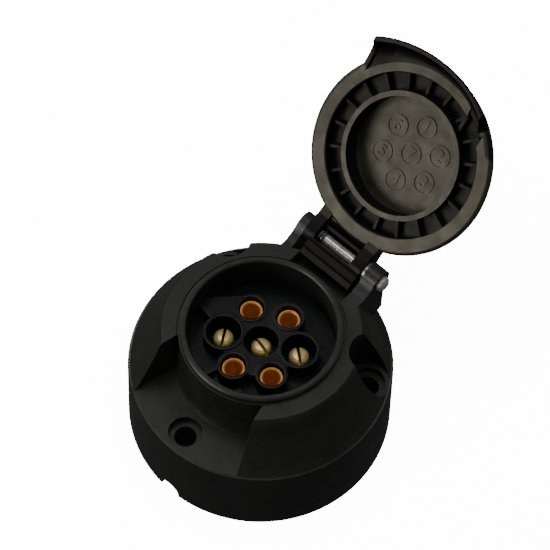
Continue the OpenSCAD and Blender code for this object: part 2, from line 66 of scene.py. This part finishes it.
class NodeSheet:
    """A material's node tree, with short calls to add and join nodes."""

    def __init__(self, name: str) -> None:
        """Makes the material and keeps its shader.

        Args:
            name: The material's name.
        """
        self.material = bpy.data.materials.new(name)
        self.material.use_nodes = True
        self.tree = self.material.node_tree
        self.shader = self.tree.nodes["Principled BSDF"]
        self.place = self.tree.nodes.new("ShaderNodeTexCoord").outputs["Object"]

    def add(self, kind: str, **values: object) -> bpy.types.Node:
        """Adds a node and sets its properties or input sockets.

        Args:
            kind: The node's type name.
            **values: Properties or inputs by name, with underscores for spaces.

        Returns:
            The new node.
        """
        node = self.tree.nodes.new(kind)
        for key, value in values.items():
            if hasattr(node, key):
                setattr(node, key, value)
            else:
                node.inputs[key.replace("_", " ")].default_value = value
        return node

    def join(self, source: Socket, target: Socket) -> None:
        """Links an output to an input."""
        self.tree.links.new(source, target)

    def noise(self, size_mm: float, detail: float = 4.0, rough: float = 0.6) -> Socket:
        """Adds noise on Object coordinates.

        Args:
            size_mm: The size of one blotch.
            detail: Octaves.
            rough: How strong the fine octaves are.

        Returns:
            The noise's factor.
        """
        node = self.add("ShaderNodeTexNoise", Scale=1.0 / (size_mm * MM), Detail=detail, Roughness=rough)
        self.join(self.place, node.inputs["Vector"])
        return node.outputs["Fac"]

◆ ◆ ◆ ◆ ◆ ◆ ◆

*Work to be completed:*
Quote exactly the first line of the data and every line after it through the one holding "rough: How strong".

*Solution to the exercise:*
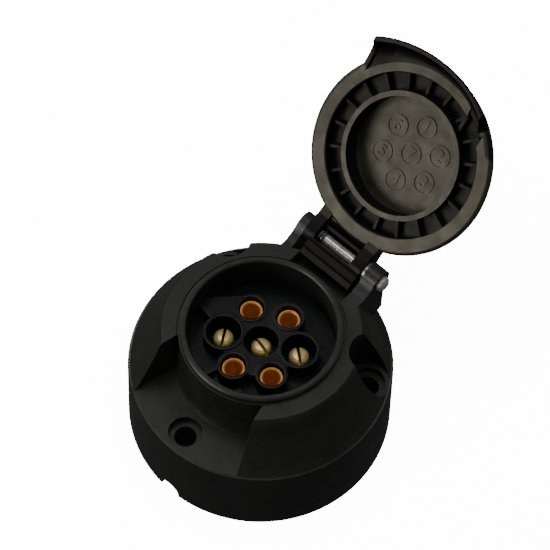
Continue the OpenSCAD and Blender code for this object: part 2, from line 66 of scene.py. This part finishes it.
class NodeSheet:
    """A material's node tree, with short calls to add and join nodes."""

    def __init__(self, name: str) -> None:
        """Makes the material and keeps its shader.

        Args:
            name: The material's name.
        """
        self.material = bpy.data.materials.new(name)
        self.material.use_nodes = True
        self.tree = self.material.node_tree
        self.shader = self.tree.nodes["Principled BSDF"]
        self.place = self.tree.nodes.new("ShaderNodeTexCoord").outputs["Object"]

    def add(self, kind: str, **values: object) -> bpy.types.Node:
        """Adds a node and sets its properties or input sockets.

        Args:
            kind: The node's type name.
            **values: Properties or inputs by name, with underscores for spaces.

        Returns:
            The new node.
        """
        node = self.tree.nodes.new(kind)
        for key, value in values.items():
            if hasattr(node, key):
                setattr(node, key, value)
            else:
                node.inputs[key.replace("_", " ")].default_value = value
        return node

    def join(self, source: Socket, target: Socket) -> None:
        """Links an output to an input."""
        self.tree.links.new(source, target)

    def noise(self, size_mm: float, detail: float = 4.0, rough: float = 0.6) -> Socket:
        """Adds noise on Object coordinates.

        Args:
            size_mm: The size of one blotch.
            detail: Octaves.
            rough: How strong the fine octaves are.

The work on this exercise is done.